A forlorn tale: From wetlands to dry lands

Wetlands per se constitute an ecosystem and wetlands combined with geographical location and topography of a region usually act as a major determinant of the region’s climatic conditions. Wetlands are typically shallow so sunlight can penetrate the surface to facilitate subterranean photosynthesis, making these ecosystems one of the most biologically productive areas on the planet.  It is generally understood that wetlands are flooded by water seasonally, if not perennially and they provide a unique ecosystem for birds, fishes and other aquatic creatures, reduce damaging impacts of flood and most importantly wetlands have always been significant climate regulator. Till the beginning of the 20th century, wetlands abounded in Manipur and there were hundreds of wetlands scattered across Manipur Valley. As a new era of modernisation set in, the number of wetlands got reduced to just about 50 in the 1950’s.  With more and more wetlands reclaimed for different purposes, there are now only around 17 wetlands in the State, and if their current pathetic state is any indication, they will disappear sooner than later. When so many wetlands have disappeared over the years, frequent floods and droughts at irregular intervals is only a natural corollary. Likewise, one cannot put the entire blame for the soaring temperature in Manipur on global climate change or global warming. In addition to rampant deforestation, disappearance of wetlands is another major factor for the soaring temperature.  The report that all wetlands of Manipur except Loktak and Pumlenpat have virtually vanished is a wakeup call for the Government, NGOs, the civil society and the general public to do something significant to save these dying wetlands.

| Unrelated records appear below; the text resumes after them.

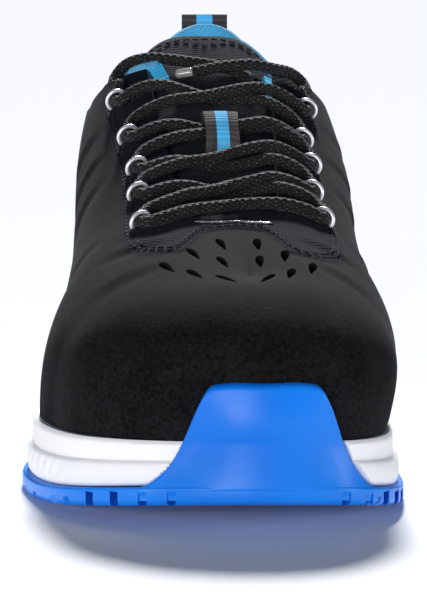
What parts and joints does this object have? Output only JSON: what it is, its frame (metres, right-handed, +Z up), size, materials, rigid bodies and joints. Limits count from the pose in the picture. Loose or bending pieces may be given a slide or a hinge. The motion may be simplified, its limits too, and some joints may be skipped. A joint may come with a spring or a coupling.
{
  "type": "safety sneaker",
  "caption": "Low right safety sneaker with a hollow upper, laced tongue, padded collar, foam midsole and grooved outsole with a raised toe bumper",
  "frame": {"origin": "on the floor plane under the middle of the shoe's outline", "axes": "+Z up, -Y towards the toe, +X towards the inner (medial) side of the right foot"},
  "size_m": [0.1122, 0.3, 0.1353],
  "materials": {
    "blue_rubber": "satin moulded rubber",
    "white_foam": "matte moulded foam",
    "blue_lining": "matte textile lining",
    "black_microfibre": "matte napped microfibre",
    "black_textile": "matte woven textile",
    "bright_wire": "polished wire",
    "black_lace": "round braided cord",
    "grey_webbing": "ribbed webbing with a blue stripe"
  },
  "bodies": {
    "root": {"outsole": "blue_rubber", "midsole": "white_foam", "insole": "blue_lining", "upper": "black_microfibre", "tongue": "black_textile", "collar_pad": "blue_lining", "lace_loop_lateral_1": "bright_wire", "lace_loop_lateral_2": "bright_wire", "lace_loop_lateral_3": "bright_wire", "lace_loop_lateral_4": "bright_wire", "lace_loop_lateral_5": "bright_wire", "lace_loop_medial_1": "bright_wire", "lace_loop_medial_2": "bright_wire", "lace_loop_medial_3": "bright_wire", "lace_loop_medial_4": "bright_wire", "lace_loop_medial_5": "bright_wire", "lace_bar": "black_lace", "lace_crossing_1": "black_lace", "lace_crossing_2": "black_lace", "lace_crossing_3": "black_lace", "lace_crossing_4": "black_lace", "lace_end_lateral": "black_lace", "lace_end_medial": "black_lace", "tongue_keeper": "grey_webbing", "heel_pull_tab": "grey_webbing"}
  },
  "joints": []
}
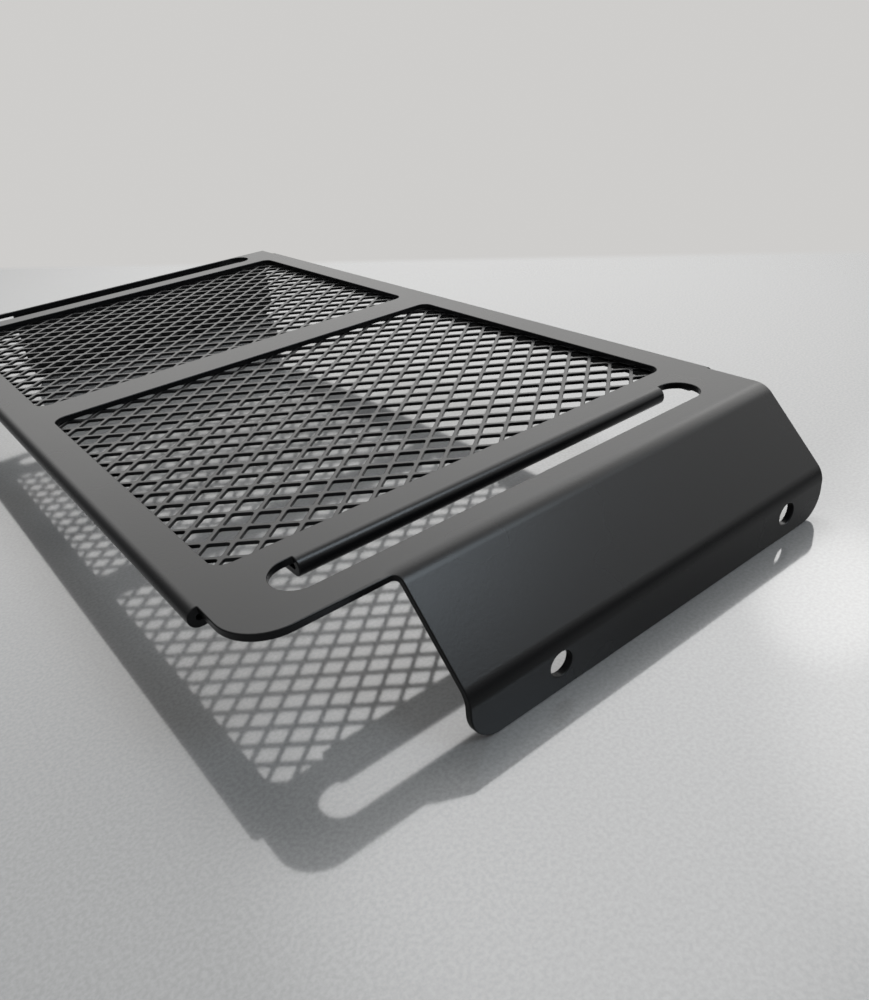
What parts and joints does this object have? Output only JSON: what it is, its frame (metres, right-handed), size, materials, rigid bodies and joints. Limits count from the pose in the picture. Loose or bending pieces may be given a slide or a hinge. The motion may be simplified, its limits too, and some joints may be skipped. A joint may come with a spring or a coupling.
{
  "type": "motorcycle radiator guard",
  "caption": "Folded black sheet frame with two windows over a clamped diamond mesh, hemmed sides and slots, and a cranked flange with screw holes.",
  "frame": {"origin": "middle of the guard's outline in plan, at the height of the lower edges of both flanges", "axes": "+X across the guard towards the side that both flanges reach, +Y along the guard away from the flange with the screw holes, +Z out of the face, away from the radiator"},
  "size_m": [0.1728, 0.3276, 0.035],
  "materials": {
    "frame_sheet": "satin black powder coat",
    "mesh_panel": "satin black powder coat"
  },
  "bodies": {
    "root": {"frame_sheet": "frame_sheet", "mesh_panel": "mesh_panel"}
  },
  "joints": []
}
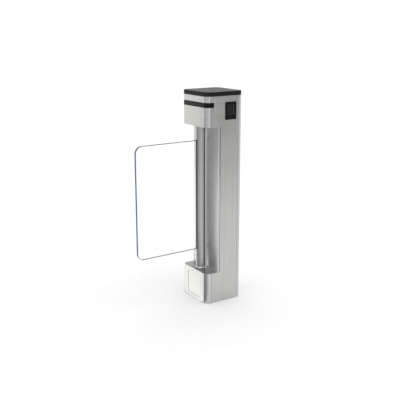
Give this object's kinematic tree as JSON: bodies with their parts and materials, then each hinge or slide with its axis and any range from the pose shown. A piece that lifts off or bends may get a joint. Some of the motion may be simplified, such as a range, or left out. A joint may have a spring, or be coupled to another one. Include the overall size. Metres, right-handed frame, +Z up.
{
  "type": "swing barrier gate",
  "caption": "Slim stainless steel gate pillar with a card reader and one clear wing on a pivot tube that swings both ways across a pedestrian lane.",
  "frame": {"origin": "middle of the pillar's footprint, on the floor", "axes": "+Z up, -X towards the lane that the wing closes, -Y towards the user's side with the card reader"},
  "size_m": [0.5134, 0.2103, 1],
  "materials": {
    "brushed_panels": "vertical brushed grain, satin",
    "polished_steel": "polished",
    "plain_steel": "machined",
    "zinc_plate": "zinc plated",
    "cast_aluminium": "as cast and machined",
    "black_gloss": "glossy",
    "black_plastic": "fine satin",
    "grey_gloss": "glossy",
    "light_strip": "frosted",
    "black_rubber": "matt",
    "clear_acrylic": "clear, polished edges",
    "board_green": "satin",
    "terminal_green": "satin"
  },
  "bodies": {
    "cabinet": {"base_plate": "zinc_plate", "reader_side_panel": "brushed_panels", "far_side_panel": "brushed_panels", "back_panel": "brushed_panels", "head_lane_cover": "brushed_panels", "base_lane_cover": "brushed_panels", "base_access_cover": "brushed_panels", "base_deck": "polished_steel", "head_floor": "brushed_panels", "column_face": "polished_steel", "top_cover": "black_plastic", "top_panel": "grey_gloss", "cable_grommet": "black_rubber", "earth_stud": "plain_steel", "light_band": "black_gloss", "light_board": "board_green", "reader_bezel": "black_plastic", "reader_window": "black_gloss", "reader_light": "light_strip", "reader_module": "black_plastic", "head_bearing_housing": "cast_aluminium", "head_bearing": "plain_steel", "encoder_bracket": "zinc_plate", "encoder": "black_plastic", "lower_bearing_housing": "cast_aluminium", "lower_bearing": "plain_steel", "deck_bearing_housing": "cast_aluminium", "deck_bearing": "plain_steel", "motor_bracket": "zinc_plate", "motor": "cast_aluminium", "bumper_near": "black_rubber", "bumper_far": "black_rubber", "equipment_plate": "zinc_plate", "power_supply": "zinc_plate", "control_board": "board_green", "terminal_strip": "terminal_green", "hinge_bracket_upper": "zinc_plate", "hinge_bracket_lower": "zinc_plate", "door_pin_upper": "plain_steel", "door_pin_lower": "plain_steel"},
    "wing": {"pivot_tube": "polished_steel", "tube_collar": "polished_steel", "foot_hub": "cast_aluminium", "top_hub": "cast_aluminium", "swing_shaft": "plain_steel", "top_pivot": "plain_steel", "wing_panel": "clear_acrylic", "wing_gasket": "black_rubber", "clamp_bar_near": "cast_aluminium", "clamp_bar_far": "cast_aluminium", "drive_gear": "plain_steel", "stop_arm": "zinc_plate", "shaft_retainer": "zinc_plate"},
    "rotor": {"motor_shaft": "plain_steel", "pinion": "plain_steel"},
    "door": {"access_door": "brushed_panels", "door_lock": "polished_steel"},
    "lock_cam": {"lock_cam": "zinc_plate"}
  },
  "joints": [
    {"name": "wing_swing", "type": "hinge", "parent": "cabinet", "child": "wing", "pos_m": [-0.0652, 0, 0.5], "axis": [0, 0, 1], "range_deg": [-90, 90]},
    {"name": "motor_turn", "type": "hinge", "parent": "cabinet", "child": "rotor", "pos_m": [-0.02395, 0, 0.04], "axis": [0, 0, 1], "range_deg": [-180, 180]},
    {"name": "door_swing", "type": "hinge", "parent": "cabinet", "child": "door", "pos_m": [0.096, 0.0595, 0.5], "axis": [0, 0, 1], "range_deg": [0, 110]},
    {"name": "lock_turn", "type": "hinge", "parent": "door", "child": "lock_cam", "pos_m": [0.0845, -0.055, 0.5], "axis": [-1, 0, 0], "range_deg": [0, 90]}
  ],
  "couplings": [
    {"joint": "motor_turn", "follows": "wing_swing", "ratio": -2}
  ]
}
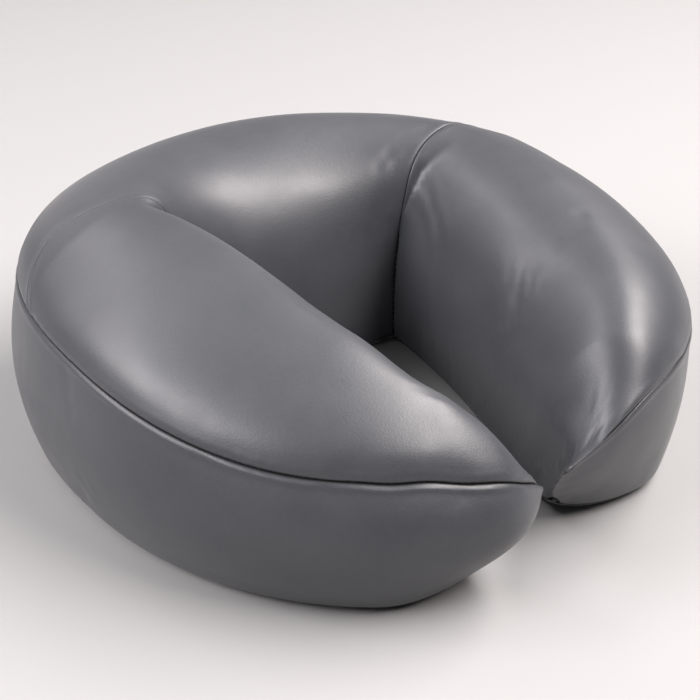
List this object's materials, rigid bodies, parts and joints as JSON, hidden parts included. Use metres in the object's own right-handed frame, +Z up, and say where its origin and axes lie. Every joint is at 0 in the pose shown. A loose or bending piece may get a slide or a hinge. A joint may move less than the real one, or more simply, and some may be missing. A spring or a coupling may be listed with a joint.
{
  "type": "face cradle cushion",
  "caption": "Horseshoe-shaped upholstered face cradle cushion with a tapered face opening, sewn vinyl panels over layered foam, loop strips and a zip underneath.",
  "frame": {"origin": "centre of the bounding box, on the surface that the pad rests on", "axes": "+Z up through the face side, +Y towards the crown of the head, the two arms point along -Y, +X to the right seen from above with +Y ahead"},
  "size_m": [0.3022, 0.3122, 0.1232],
  "materials": {
    "vinyl": "smooth satin slate-grey vinyl with a fine pebble grain",
    "thread": "charcoal polyester thread",
    "base_fabric": "black woven nylon backing fabric",
    "firm_foam": "open-cell polyurethane foam",
    "memory_foam": "slow-recovery polyurethane foam",
    "loop_pile": "black brushed loop pile",
    "zip_tape": "black herringbone zip tape",
    "zip_coil": "black nylon coil",
    "zip_metal": "black lacquered zinc"
  },
  "bodies": {
    "cushion": {"crown_panel": "vinyl", "left_cheek_panel": "vinyl", "right_cheek_panel": "vinyl", "outer_band": "vinyl", "base_panel": "base_fabric", "left_cross_seam": "thread", "right_cross_seam": "thread", "left_tip_seam": "thread", "right_tip_seam": "thread", "top_seam": "thread", "base_seam": "thread", "foam_base": "firm_foam", "foam_topper": "memory_foam", "left_loop_strip": "loop_pile", "right_loop_strip": "loop_pile", "rear_loop_strip": "loop_pile", "zip_tape_front": "zip_tape", "zip_tape_rear": "zip_tape", "zip_coil_front": "zip_coil", "zip_coil_rear": "zip_coil", "zip_top_stops": "zip_metal", "zip_bottom_stop": "zip_metal"},
    "slider": {"zip_slider": "zip_metal"},
    "pull": {"zip_pull": "zip_metal"}
  },
  "joints": [
    {"name": "zip_slide", "type": "slide", "parent": "cushion", "child": "slider", "axis": [-1, 0, 0], "range_m": [0, 0.13], "deforming": ["zip_coil_front", "zip_coil_rear"]},
    {"name": "pull_swing", "type": "hinge", "parent": "slider", "child": "pull", "pos_m": [0.0719, 0.112, 0.00075], "axis": [0, -1, 0], "range_deg": [0, 150]}
  ]
}
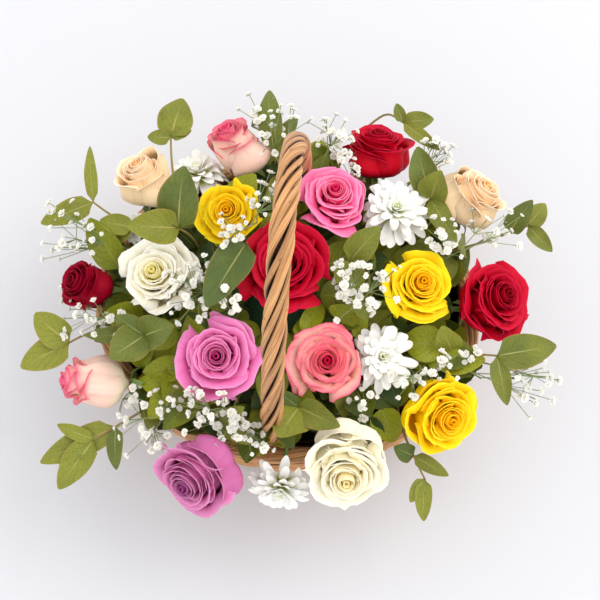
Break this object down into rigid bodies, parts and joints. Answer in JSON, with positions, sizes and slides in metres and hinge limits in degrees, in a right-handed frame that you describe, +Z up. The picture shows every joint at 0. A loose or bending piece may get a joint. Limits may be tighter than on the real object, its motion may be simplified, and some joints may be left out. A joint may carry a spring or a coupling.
{
  "type": "flower basket arrangement",
  "caption": "Oval willow basket with a tall twisted arch handle, filled with mixed roses, white spray chrysanthemums, eucalyptus and gypsophila.",
  "frame": {"origin": "centre of the underside of the basket's flat base", "axes": "+Z up through the handle, +X to the right along the long side of the oval, +Y to the back; the handle arches over in the YZ plane"},
  "size_m": [0.4227, 0.349, 0.3944],
  "materials": {
    "woven_willow": "woven buff willow, satin",
    "rim_willow": "thin peeled willow rods, satin",
    "peeled_willow": "thick peeled willow rods, satin with dark splits",
    "liner": "matt",
    "wet_foam": "matt, fine open cells",
    "stem_green": "soft green stem and calyx",
    "eucalyptus_leaf": "waxy leaf, satin",
    "gypsophila_floret": "matt white florets on thin green twigs",
    "chrysanthemum_white": "matt white straps, pale yellow-green middle",
    "petal_bicolour": "soft cream petal with pink edges",
    "petal_peach": "soft petal",
    "petal_yellow": "soft petal",
    "petal_white": "soft petal",
    "petal_ivory": "soft petal",
    "petal_dark_red": "velvety petal",
    "petal_red": "velvety petal",
    "petal_mauve": "soft petal",
    "petal_pink": "soft petal",
    "petal_coral": "soft petal with cream back"
  },
  "bodies": {
    "root": {"basket_body": "woven_willow", "basket_rim": "rim_willow", "chrysanthemum_back_left": "chrysanthemum_white", "chrysanthemum_front": "chrysanthemum_white", "chrysanthemum_left": "chrysanthemum_white", "chrysanthemum_right_back": "chrysanthemum_white", "chrysanthemum_right_front": "chrysanthemum_white", "chrysanthemum_spray_front": "stem_green", "chrysanthemum_spray_left": "stem_green", "chrysanthemum_spray_right": "stem_green", "eucalyptus_back": "eucalyptus_leaf", "eucalyptus_back_left": "eucalyptus_leaf", "eucalyptus_back_right": "eucalyptus_leaf", "eucalyptus_centre_left": "eucalyptus_leaf", "eucalyptus_front": "eucalyptus_leaf", "eucalyptus_front_left": "eucalyptus_leaf", "eucalyptus_left": "eucalyptus_leaf", "eucalyptus_right": "eucalyptus_leaf", "foam": "wet_foam", "gypsophila_back": "gypsophila_floret", "gypsophila_centre_left": "gypsophila_floret", "gypsophila_front_left": "gypsophila_floret", "gypsophila_left": "gypsophila_floret", "gypsophila_right": "gypsophila_floret", "handle": "peeled_willow", "liner_tray": "liner", "rose_bicolour_back": "petal_bicolour", "rose_bicolour_left": "petal_bicolour", "rose_coral": "petal_coral", "rose_dark_red": "petal_dark_red", "rose_mauve_centre": "petal_mauve", "rose_mauve_front": "petal_mauve", "rose_peach_left": "petal_peach", "rose_peach_right": "petal_peach", "rose_pink": "petal_pink", "rose_red_back": "petal_red", "rose_red_centre": "petal_red", "rose_red_right": "petal_red", "rose_white_front": "petal_ivory", "rose_white_left": "petal_white", "rose_yellow_front": "petal_yellow", "rose_yellow_left": "petal_yellow", "rose_yellow_right": "petal_yellow", "stem_bicolour_back": "stem_green", "stem_bicolour_left": "stem_green", "stem_coral": "stem_green", "stem_dark_red": "stem_green", "stem_mauve_centre": "stem_green", "stem_mauve_front": "stem_green", "stem_peach_left": "stem_green", "stem_peach_right": "stem_green", "stem_pink": "stem_green", "stem_red_back": "stem_green", "stem_red_centre": "stem_green", "stem_red_right": "stem_green", "stem_white_front": "stem_green", "stem_white_left": "stem_green", "stem_yellow_front": "stem_green", "stem_yellow_left": "stem_green", "stem_yellow_right": "stem_green"}
  },
  "joints": []
}
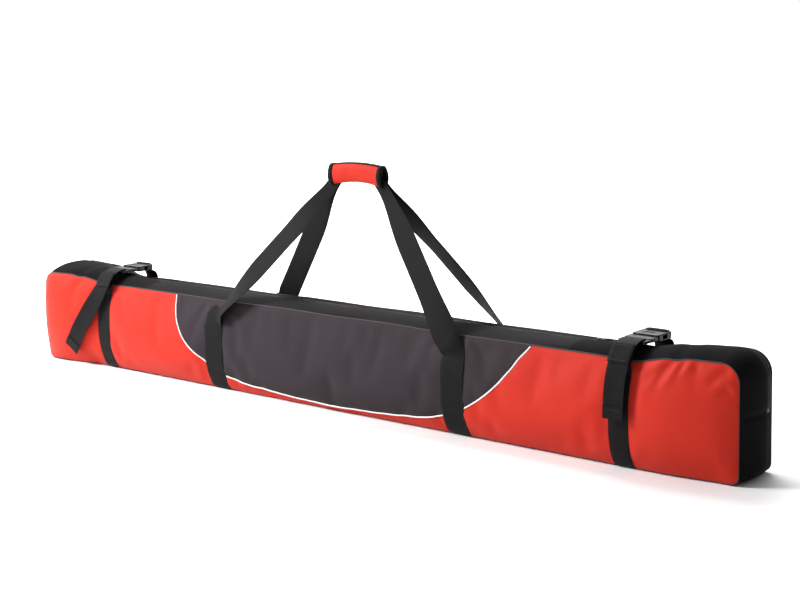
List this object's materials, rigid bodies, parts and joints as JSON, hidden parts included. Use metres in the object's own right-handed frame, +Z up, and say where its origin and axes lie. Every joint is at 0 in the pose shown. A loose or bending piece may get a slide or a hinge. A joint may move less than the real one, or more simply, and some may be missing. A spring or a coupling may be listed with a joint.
{
  "type": "ski bag",
  "caption": "Long padded ski bag with a lid zip, a padded carry handle and compression straps with side-release buckles.",
  "frame": {"origin": "on the floor under the middle of the bag's length, midway between its front and rear", "axes": "+X along the bag to its right end, -Y its front face, +Z up"},
  "size_m": [1.679, 0.1746, 0.458],
  "materials": {
    "red_fabric": "padded polyester, fine plain weave",
    "grip_fabric": "padded polyester, fine plain weave",
    "dark_fabric": "matt charcoal polyester",
    "gusset_fabric": "matt near-black polyester",
    "piping": "white woven piping",
    "lining": "grey lining over foam",
    "zip_tape": "black zip tape",
    "zip_chain": "black moulded chain",
    "zip_metal": "black enamel",
    "webbing": "black polyester webbing",
    "binding": "black grosgrain binding",
    "hook_and_loop": "black hook and loop tape",
    "buckle_plastic": "black acetal, satin"
  },
  "bodies": {
    "root": {"front_panel_red": "red_fabric", "front_panel_middle": "dark_fabric", "front_piping": "piping", "front_foam": "lining", "rear_panel_red": "red_fabric", "rear_panel_middle": "dark_fabric", "rear_piping": "piping", "rear_foam": "lining", "bottom_panel": "gusset_fabric", "end_panel_left": "gusset_fabric", "end_panel_right": "gusset_fabric", "gusset_front_left": "gusset_fabric", "gusset_front_right": "gusset_fabric", "gusset_rear_left": "gusset_fabric", "gusset_rear_right": "gusset_fabric", "zip_tape_left": "zip_tape", "zip_tape_right": "zip_tape", "zip_chain_left": "zip_chain", "zip_chain_right": "zip_chain", "zip_stops": "zip_metal", "handle_band_left": "webbing", "handle_band_right": "webbing", "left_strap_sewn": "webbing", "right_strap_sewn": "webbing", "left_buckle_socket": "buckle_plastic", "right_buckle_socket": "buckle_plastic"},
    "lid_front": {"lid_front_fabric": "gusset_fabric", "zip_tape_lid_front": "zip_tape", "zip_chain_lid_front": "zip_chain"},
    "lid_rear": {"lid_rear_fabric": "gusset_fabric", "zip_tape_lid_rear": "zip_tape", "zip_chain_lid_rear": "zip_chain"},
    "slider_main": {"zip_slider_main": "zip_metal"},
    "pull_main": {"zip_pull_main": "zip_metal"},
    "slider_end": {"zip_slider_end": "zip_metal"},
    "pull_end": {"zip_pull_end": "zip_metal"},
    "handle_front": {"handle_front_webbing": "webbing", "grip_front_pad": "grip_fabric", "grip_front_binding": "binding", "grip_hook_strip": "hook_and_loop"},
    "handle_rear": {"handle_rear_webbing": "webbing", "grip_rear_pad": "grip_fabric", "grip_rear_binding": "binding", "grip_loop_strip": "hook_and_loop"},
    "left_plug": {"left_buckle_plug": "buckle_plastic", "left_strap_adjuster": "webbing", "left_strap_keeper": "webbing"},
    "left_prong_a": {"left_buckle_prong_a": "buckle_plastic"},
    "left_prong_b": {"left_buckle_prong_b": "buckle_plastic"},
    "right_plug": {"right_buckle_plug": "buckle_plastic", "right_strap_adjuster": "webbing", "right_strap_keeper": "webbing"},
    "right_prong_a": {"right_buckle_prong_a": "buckle_plastic"},
    "right_prong_b": {"right_buckle_prong_b": "buckle_plastic"}
  },
  "joints": [
    {"name": "lid_front_open", "type": "hinge", "parent": "root", "child": "lid_front", "pos_m": [0, -0.05275, 0.18], "axis": [1, 0, 0], "range_deg": [0, 70]},
    {"name": "lid_rear_open", "type": "hinge", "parent": "root", "child": "lid_rear", "pos_m": [0, 0.05275, 0.18], "axis": [-1, 0, 0], "range_deg": [0, 70]},
    {"name": "slider_main_run", "type": "slide", "parent": "root", "child": "slider_main", "axis": [-1, 0, 0], "range_m": [0, 1.13]},
    {"name": "pull_main_lift", "type": "hinge", "parent": "slider_main", "child": "pull_main", "pos_m": [0.556, 0.026, 0.184], "axis": [0, 1, 0], "range_deg": [0, 150]},
    {"name": "slider_end_run", "type": "slide", "parent": "root", "child": "slider_end", "axis": [1, 0, 0], "range_m": [0, 0.055]},
    {"name": "pull_end_lift", "type": "hinge", "parent": "slider_end", "child": "pull_end", "pos_m": [0.585, 0.026, 0.184], "axis": [0, 1, 0], "range_deg": [-150, 0]},
    {"name": "handle_front_swing", "type": "hinge", "parent": "root", "child": "handle_front", "pos_m": [0, -0.06931, 0.152], "axis": [1, 0, 0], "range_deg": [0, 110]},
    {"name": "handle_rear_swing", "type": "hinge", "parent": "root", "child": "handle_rear", "pos_m": [0, 0.06931, 0.152], "axis": [-1, 0, 0], "range_deg": [0, 110]},
    {"name": "left_plug_release", "type": "slide", "parent": "root", "child": "left_plug", "axis": [0, -1, 0], "range_m": [0, 0.028]},
    {"name": "left_prong_a_bend", "type": "hinge", "parent": "left_plug", "child": "left_prong_a", "pos_m": [-0.654, -0.0015, 0.203], "axis": [0, 0, -1], "range_deg": [-0.5, 15]},
    {"name": "left_prong_b_bend", "type": "hinge", "parent": "left_plug", "child": "left_prong_b", "pos_m": [-0.626, -0.0015, 0.203], "axis": [0, 0, 1], "range_deg": [-0.5, 15]},
    {"name": "right_plug_release", "type": "slide", "parent": "root", "child": "right_plug", "axis": [0, -1, 0], "range_m": [0, 0.028]},
    {"name": "right_prong_a_bend", "type": "hinge", "parent": "right_plug", "child": "right_prong_a", "pos_m": [0.626, -0.0015, 0.203], "axis": [0, 0, -1], "range_deg": [-0.5, 15]},
    {"name": "right_prong_b_bend", "type": "hinge", "parent": "right_plug", "child": "right_prong_b", "pos_m": [0.654, -0.0015, 0.203], "axis": [0, 0, 1], "range_deg": [-0.5, 15]}
  ],
  "couplings": [
    {"joint": "left_prong_a_bend", "follows": "left_plug_release", "rad_per_m": 9},
    {"joint": "left_prong_b_bend", "follows": "left_plug_release", "rad_per_m": 9},
    {"joint": "right_prong_a_bend", "follows": "right_plug_release", "rad_per_m": 9},
    {"joint": "right_prong_b_bend", "follows": "right_plug_release", "rad_per_m": 9}
  ]
}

Loktak Lake and the other wetlands which are now fast vanishing have been constant sources of varied aquatic food, in addition to water creatures such as fish, mollusk and others. Legends talk of how various water bodies have supported livelihood of the general populace of Manipur. People living in the vicinity of such water bodies developed skills, which later on became traditional occupation of the area, passed down from generation to generation as forms of knowledge. Then is it the traditional occupation of the people living in the vicinity which has been threatening wetlands or has led to loss of wetlands? Perhaps, people dependent on these wetlands might have harmed them inadvertently, out of compulsion to some small degree.  But it is largely modernisation and urbanisation projects which have taken a very heavy toll on wetlands. Unfortunately, almost all these modernisation and urbanisation projects are directly executed or patronised by the State. Wetlands across the world have been increasingly facing several anthropogenic pressures and Manipur is no exception. Rapidly expanding human population, large scale changes in land use/land cover, multiple development projects and improper use of watersheds have caused serious impacts on wetlands. As such, it is these areas which the State, NGOs, the civil society and the general public must pay extra attention if the vanishing wetlands of the State must be saved. It is a hard fact that our ecosystems have been shrinking exponentially as the wetlands vanish one after another. If conservation measures are not taken up at the right earnest with the required dose of political will and dedication, the limited number of wetlands that still exist would vanish sooner than later. Unfortunately, it appears both the Government and the public are conveniently overlooking the fact that it would be impossible to retrieve or regenerate any of the wetlands which are closely associated with our world view and of course, livelihood, if they are once lost completely. It is indeed a forlorn tale of transformation from wetlands to dry lands.